Constitutionality of the legislative act authorizing the religious instruction of pupils of the public schools one hour a week during school hours, outside of school buildings, was argued before the Appellate Division, Third Department, of the Supreme Court, yesterday, in the test case instituted by Joseph Lewis, President of the Free Thinkers’ Society, against Dr. Frank P. Graves, Commissioner of Education.

The attack on the law was made by Arthur Garfield Hays and John C. Mahon of New York, counsel for the Free Thinkers’ Society, on the principal grounds that the practice violates one of the fundamental provisions of the Constitution, declaring that the State and the Church shall remain separate. They also argued that it was in conflict with the compulsory school attendance law which the Commissioner of Education is required to enforce.

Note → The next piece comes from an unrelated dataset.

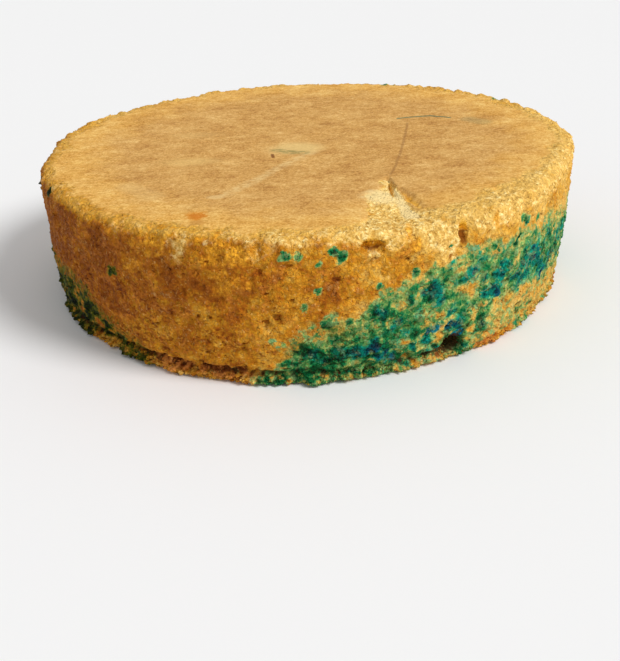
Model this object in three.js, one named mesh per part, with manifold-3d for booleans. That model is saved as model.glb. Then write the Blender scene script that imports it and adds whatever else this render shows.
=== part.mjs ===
// A round marble sponge cake as it comes out of its tin: one solid that stands on its flat base.
// Millimetres, +Z up, origin at the centre of the base. The front of the cake faces -Y.
// Angles round the cake are in degrees: 0 is the front, and 90 is +X.

import * as THREE from "three";
import { mergeVertices } from "three/addons/utils/BufferGeometryUtils.js";
import Module from "manifold-3d";

// Driving dimensions of the sponge.
const RIM_RADIUS = 114.6; // the wall leans out a little and is widest at the rim
const WALL_FOOT_RADIUS = 111.1; // the wall's radius down at the base
const WALL_BULGE = 0.9; // how far the wall's middle swells out past a straight line
const FOOT_SHIFT = 1.4; // how far the middle of the foot lies to the left of the rim's
const HEIGHT = 58.4;
const SHOULDER_RADIUS = 5; // the rounded edge between wall and top
const BASE_FLAT_RADIUS = 108.5; // the base rests on the table out to here

// The foot crust is the thin browned rim at the base, with a crease in the wall just above it.
const CRUST_THICKNESS = 3.2;
const CRUST_PROUD = 0.6; // how far it stands out past the wall
const CREASE_HEIGHT = 5.2;
const CREASE_HALF_WIDTH = 1.7;
const CREASE_DEPTH = 2.6;

// How finely the surface is faceted.
const ROUND_SIDES = 120;
const WALL_STEPS = 7;
const SHOULDER_STEPS = 4;
const TOP_RINGS = 7;

// Waves round the outline, the top and the foot crust.
// Each is how many times it goes round, its size, and the angle where it starts.
const OUTLINE_WAVES = [
  [2, 0.6, 254],
  [3, 1.75, 97],
  [5, 0.45, 200],
  [7, 0.65, 178],
];
const TOP_WAVES = [
  [1, 0.35, 80],
  [2, 0.3, 300],
  [4, 0.2, 150],
];
const CRUST_WAVES = [
  [7, 0.35, 40],
  [13, 0.3, 190],
  [24, 0.25, 10],
];

// Shallow lumps all over the wall.
// Each is how many go round, how high one pair is, its size, and the angle where it starts.
const WALL_LUMPS = [
  [11, 34, 0.35, 60],
  [19, 21, 0.3, 200],
];

// Where the crease is open.
// Each is the angle at its middle, its half spread in degrees, and its share of the full depth.
const OPEN_CREASES = [
  [-30, 42, 1],
  [150, 50, 0.7],
];

// The torn patch on the rim, right of the front, where skin and crumb have sunk.
const TORN_AT = { angle: 21, radius: 98 };
const TORN_SPREAD = { across: 15, along: 16 };
const TORN_DEPTH = 2.4;
const TORN_WALL_SPREAD = 13; // degrees to each side of the patch where the wall under it has worn back too
const TORN_WALL_DEPTH = 2;

// Open cracks in the top, each from one point to the other, with its width and depth.
const CRACKS = [
  { from: [31.5, -52], to: [32, -75], width: 1.8, depth: 2.5 },
  { from: [34.5, -65], to: [41.5, -86], width: 3, depth: 2.6 },
];

// Hollows in the wall, each as its angle, its height, and how wide, high and deep it is.
const HOLLOWS = [
  { angle: 28.3, height: 5.4, wide: 11, high: 8.8, deep: 8 }, // the torn-out hole over the foot crust
  { angle: 11, height: 53, wide: 8.8, high: 6.6, deep: 5 },
  { angle: 18.3, height: 54.8, wide: 4.5, high: 5, deep: 1.6 },
  { angle: 29, height: 52.8, wide: 4, high: 10, deep: 2.4 },
  { angle: -9.4, height: 54.8, wide: 6, high: 5, deep: 1.6 },
  { angle: 204, height: 30, wide: 7, high: 5, deep: 3 },
  { angle: 122, height: 41, wide: 5, high: 6, deep: 3 },
];

const bell = (distance) => Math.exp(-distance * distance);
const mix = (a, b, share) => a + (b - a) * share;
const sine = (degrees) => Math.sin(THREE.MathUtils.degToRad(degrees));
const degreesBetween = (a, b) => THREE.MathUtils.euclideanModulo(a - b + 180, 360) - 180;
const wave = (waves, angle) =>
  waves.reduce((sum, [turns, size, start]) => sum + size * sine(turns * angle + start), 0);

// The point at an angle round the cake, a radius and a height.
function around(angle, radius, height) {
  const a = THREE.MathUtils.degToRad(angle);
  return new THREE.Vector3(radius * Math.sin(a), -radius * Math.cos(a), height);
}

// Shifts a point to the left, the more the nearer it is to the base.
function lean(point) {
  point.x -= FOOT_SHIFT * (1 - point.z / HEIGHT);
  return point;
}

// How far the lumps stand out of the wall at an angle and a height.
const lumps = (angle, z) =>
  WALL_LUMPS.reduce(
    (sum, [turns, high, size, start]) =>
      sum + size * sine(turns * angle + start) * sine((360 * z) / high + start),
    0,
  );

// The wall's radius at a height, before the wall is made uneven.
function wallRadius(z) {
  const share = z / (HEIGHT - SHOULDER_RADIUS);
  return mix(WALL_FOOT_RADIUS, RIM_RADIUS, share) + 4 * WALL_BULGE * share * (1 - share);
}

// The sponge's section as [radius, height], from the middle of the base round to the middle of the top.
function section() {
  const points = [
    [0, 0],
    [BASE_FLAT_RADIUS / 2, 0],
    [BASE_FLAT_RADIUS, 0],
  ];
  const crustHeights = [0.25, 0.6, 1].map((share) => share * CRUST_THICKNESS);
  const footHeights = [...crustHeights, CREASE_HEIGHT, CREASE_HEIGHT + CREASE_HALF_WIDTH];
  const wallFoot = CREASE_HEIGHT + 2 * CREASE_HALF_WIDTH;
  const wallTop = HEIGHT - SHOULDER_RADIUS;
  const wallHeights = [];
  for (let k = 0; k <= WALL_STEPS; k++) wallHeights.push(mix(wallFoot, wallTop, k / WALL_STEPS));
  for (const z of [...footHeights, ...wallHeights]) points.push([wallRadius(z), z]);
  for (let k = 1; k <= SHOULDER_STEPS; k++) {
    const a = ((k / SHOULDER_STEPS) * Math.PI) / 2;
    points.push([
      RIM_RADIUS - SHOULDER_RADIUS * (1 - Math.cos(a)),
      wallTop + SHOULDER_RADIUS * Math.sin(a),
    ]);
  }
  const flatTop = RIM_RADIUS - SHOULDER_RADIUS;
  for (let k = TOP_RINGS - 1; k >= 0; k--) points.push([(flatTop * k) / TOP_RINGS, HEIGHT]);
  return points.map(([r, z]) => new THREE.Vector2(r, z));
}

// How much of the full crease is open at an angle, from 0 to 1.
const creaseShare = (angle) =>
  Math.min(
    1,
    OPEN_CREASES.reduce(
      (sum, [middle, spread, share]) => sum + share * bell(degreesBetween(angle, middle) / spread),
      0,
    ),
  );

// How far the half-round foot crust stands out, less the crease above it, at an angle and a height.
function footRelief(angle, z) {
  const fromItsMiddle = (2 * z) / CRUST_THICKNESS - 1;
  const crust = Math.sqrt(Math.max(0, 1 - fromItsMiddle * fromItsMiddle));
  const crease = bell((z - CREASE_HEIGHT) / CREASE_HALF_WIDTH) * creaseShare(angle);
  return crust * (CRUST_PROUD + wave(CRUST_WAVES, angle)) - CREASE_DEPTH * crease;
}

// How far the top of the wall has worn back under the torn patch.
function wallWear(angle, z) {
  const side = bell(degreesBetween(angle, TORN_AT.angle) / TORN_WALL_SPREAD);
  return TORN_WALL_DEPTH * side * THREE.MathUtils.smoothstep(z, HEIGHT - 3 * SHOULDER_RADIUS, HEIGHT);
}

// How far the top has sunk at a point, in the torn patch.
function tornDepth(x, y) {
  const at = around(TORN_AT.angle, TORN_AT.radius, 0);
  const out = at.clone().normalize();
  const dx = x - at.x;
  const dy = y - at.y;
  const along = dx * out.x + dy * out.y;
  const across = dx * out.y - dy * out.x;
  return TORN_DEPTH * bell(across / TORN_SPREAD.across) * bell(along / TORN_SPREAD.along);
}

// Moves a point of the true round section to where the uneven sponge has it.
function uneven(point) {
  const radius = Math.hypot(point.x, point.y);
  const angle = THREE.MathUtils.radToDeg(Math.atan2(point.x, -point.y));
  if (point.z > 0) {
    const relief = lumps(angle, point.z) + footRelief(angle, point.z) - wallWear(angle, point.z);
    const share = point.z < HEIGHT - SHOULDER_RADIUS ? 1 : radius / RIM_RADIUS;
    point.copy(around(angle, radius + (wave(OUTLINE_WAVES, angle) + relief) * share, point.z));
  }
  lean(point);
  const topShare = THREE.MathUtils.smoothstep(point.z, HEIGHT - 3 * SHOULDER_RADIUS, HEIGHT);
  const swell = wave(TOP_WAVES, angle) * (radius / RIM_RADIUS);
  point.z += topShare * (swell - tornDepth(point.x, point.y));
  return point;
}

const wasm = await Module();
wasm.setup();

// A three.js geometry as a manifold-3d solid, with the faces that have shrunk to nothing left out.
function solidFrom(geometry) {
  const bare = geometry.clone();
  bare.deleteAttribute("normal");
  bare.deleteAttribute("uv");
  const merged = mergeVertices(bare, 1e-3);
  const index = merged.index.array;
  const triangles = [];
  for (let i = 0; i < index.length; i += 3) {
    const [a, b, c] = [index[i], index[i + 1], index[i + 2]];
    if (a !== b && b !== c && c !== a) triangles.push(a, b, c);
  }
  return new wasm.Manifold(
    new wasm.Mesh({
      numProp: 3,
      vertProperties: merged.attributes.position.array,
      triVerts: new Uint32Array(triangles),
    }),
  );
}

// A manifold-3d solid as a three.js geometry.
function geometryFrom(solid) {
  const mesh = solid.getMesh();
  const geometry = new THREE.BufferGeometry();
  geometry.setAttribute("position", new THREE.BufferAttribute(mesh.vertProperties, 3));
  geometry.setIndex(new THREE.BufferAttribute(mesh.triVerts, 1));
  geometry.computeVertexNormals();
  return geometry;
}

// The whole sponge before anything is torn out of it: the section turned round Z, then made uneven.
function sponge() {
  const turned = new THREE.LatheGeometry(section(), ROUND_SIDES).rotateX(Math.PI / 2);
  const position = turned.attributes.position;
  const point = new THREE.Vector3();
  for (let i = 0; i < position.count; i++) {
    uneven(point.fromBufferAttribute(position, i));
    position.setXYZ(i, point.x, point.y, point.z);
  }
  return solidFrom(turned);
}

// A hollow in the wall: a lumpy ball, pressed into the wall at its angle and height.
function hollow({ angle, height, wide, high, deep }) {
  const ball = new THREE.SphereGeometry(1, 14, 10);
  const position = ball.attributes.position;
  const point = new THREE.Vector3();
  for (let i = 0; i < position.count; i++) {
    point.fromBufferAttribute(position, i);
    const lump = 1 + 0.08 * Math.sin(5 * point.x + angle) * Math.cos(4 * point.y + height);
    point.multiplyScalar(lump);
    position.setXYZ(i, point.x, point.y, point.z);
  }
  const radius = wallRadius(height) + wave(OUTLINE_WAVES, angle) - wallWear(angle, height);
  ball.scale(wide / 2, deep, high / 2);
  ball.rotateZ(THREE.MathUtils.degToRad(angle));
  ball.translate(...lean(around(angle, radius, height)));
  return solidFrom(ball);
}

// An open crack in the top: a leaf-shaped wedge as deep as the crack.
function crack({ from, to, width, depth }) {
  const start = new THREE.Vector2(...from);
  const run = new THREE.Vector2(...to).sub(start);
  const leaf = new THREE.Shape();
  leaf.moveTo(0, 0);
  leaf.quadraticCurveTo(run.length() * 0.6, width, run.length(), 0);
  leaf.quadraticCurveTo(run.length() * 0.6, -width, 0, 0);
  const clearAbove = 2 * SHOULDER_RADIUS;
  const blade = new THREE.ExtrudeGeometry(leaf, {
    depth: depth + clearAbove,
    bevelEnabled: false,
    curveSegments: 6,
  });
  blade.rotateZ(run.angle());
  blade.translate(start.x, start.y, HEIGHT - depth);
  return solidFrom(blade);
}

const torn = [...CRACKS.map(crack), ...HOLLOWS.map(hollow)];
const cake = torn.reduce((left, piece) => left.subtract(piece), sponge());

const crumb = new THREE.MeshStandardMaterial({ color: 0xd6a057, roughness: 0.85, metalness: 0 });
const mesh = new THREE.Mesh(geometryFrom(cake), crumb);
mesh.name = "marble_cake";

const group = new THREE.Group();
group.add(mesh);

export default group;
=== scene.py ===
# %% [markdown]
# # A marble cake
# This lesson dresses one baked thing: a round vanilla sponge with blue-green marbling. Its true
# shape comes from the frame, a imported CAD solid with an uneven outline, cracks, hollows and a
# thin crust round its foot. Blender adds what the solid is too coarse to hold: the crumb, the
# skin, the colours and the loose bits. Lengths are in millimetres until a mesh is built.

# %% Open the frame
import math

import bpy
import numpy as np
from mathutils import Matrix, Vector, noise
from mathutils.bvhtree import BVHTree


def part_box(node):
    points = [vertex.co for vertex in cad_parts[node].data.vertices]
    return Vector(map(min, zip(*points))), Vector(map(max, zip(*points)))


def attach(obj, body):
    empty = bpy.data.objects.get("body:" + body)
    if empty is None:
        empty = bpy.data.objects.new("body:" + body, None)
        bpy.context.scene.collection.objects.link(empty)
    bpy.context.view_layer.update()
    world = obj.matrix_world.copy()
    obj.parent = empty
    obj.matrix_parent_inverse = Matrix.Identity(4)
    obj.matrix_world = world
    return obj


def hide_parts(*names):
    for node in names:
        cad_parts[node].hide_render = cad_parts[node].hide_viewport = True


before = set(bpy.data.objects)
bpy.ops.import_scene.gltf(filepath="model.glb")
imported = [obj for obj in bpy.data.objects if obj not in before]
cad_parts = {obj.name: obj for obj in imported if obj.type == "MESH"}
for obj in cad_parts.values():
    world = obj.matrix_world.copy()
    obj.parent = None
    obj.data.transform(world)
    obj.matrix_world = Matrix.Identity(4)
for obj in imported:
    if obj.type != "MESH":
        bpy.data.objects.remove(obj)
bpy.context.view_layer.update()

MM = 0.001
cad_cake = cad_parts["marble_cake"]
low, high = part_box("marble_cake")
RIM_RADIUS = (high.x - low.x) / 2 / MM
HEIGHT = high.z / MM
print(f"the frame's cake: rim radius {RIM_RADIUS:.1f} mm, height {HEIGHT:.1f} mm")

# %% [markdown]
# ## The camera
# A camera can be aimed with a Track To constraint, by hand, or by a matrix. Here it stands a
# little above the rim, four rim radii from the middle of the top, looks down by its own tilt, and
# is rolled slightly, so a matrix says it best: turn about the view axis first, tip down, then
# carry it to its place.

# %% Camera
EYE_DISTANCE = 463.6 * MM
EYE_ELEVATION = 16.29
TOP_MIDDLE = Vector((0, 0, 59.6 * MM))
TILT_DOWN = 26.69
TURN_LEFT = 0.28
ROLL = -2.7
LENS = 56.7
NEAREST_SEEN = 0.01

rise = math.radians(EYE_ELEVATION)
eye = TOP_MIDDLE + EYE_DISTANCE * Vector((0, -math.cos(rise), math.sin(rise)))
camera = bpy.data.objects.new("camera", bpy.data.cameras.new("camera"))
camera.data.lens = LENS
camera.data.clip_start = NEAREST_SEEN
bpy.context.scene.collection.objects.link(camera)
camera.matrix_world = (
    Matrix.Translation(eye)
    @ Matrix.Rotation(math.radians(TURN_LEFT), 4, "Z")
    @ Matrix.Rotation(math.radians(90 - TILT_DOWN), 4, "X")
    @ Matrix.Rotation(math.radians(ROLL), 4, "Z")
)
bpy.context.scene.camera = camera
print("camera at", [round(v, 3) for v in eye])

# %% [markdown]
# ## Floor
# The cake stands on something plain and pale. A curved backdrop would hide the horizon from any
# camera, but this one looks down, so one square that runs far out behind the cake is enough. It
# lies a hair below the base, because two flat faces in one place flicker.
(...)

Ernest E. Cole, counsel for the State Department of Education, argued that not to permit the absence of children from regular school classes to attend their church schools would be an interference with religious liberty and that no pupil is required to attend the church classes without the consent of the parent. He also declared that since local boards of education have discretion over the courses of study and the laws do not specify the number of hours of the school sessions, they may provide for the dismissal of the pupils for certain periods.

Charles H. Tuttle argued the case for the Greater New York Federation of Churches and the New York State Sunday School Association.

“The right of the parent to direct the training and nurture the character of the child is one of the most inalienable liberties guaranteed by the Fourteenth Amendment to the Constitution of the United States and by the Bill of Rights of this State,” said Mr. Tuttle.

“The local school boards of this State, which have the authority to prescribe the curriculum and make all reasonable rules and regulations, have the power to give reasonable recognition to this right and to recognize that, according to the view of most parents, religion is the most essential and an increasingly important element in the prescribed subjects of civics, citizenship and patriotism.

“While such boards may not themselves, under the Constitution, expend public money upon religious education in connection with these prescribed subjects, they have the power to honor the views of parents who feel that any instruction in these subjects which excludes religion altogether is, in effect, instruction in irreligion and undermines the very basis of all good citizenship, honest government and enlightened patriotism.”

The case, it is expected, will go to the Court of Appeals and then to the United States Supreme Court.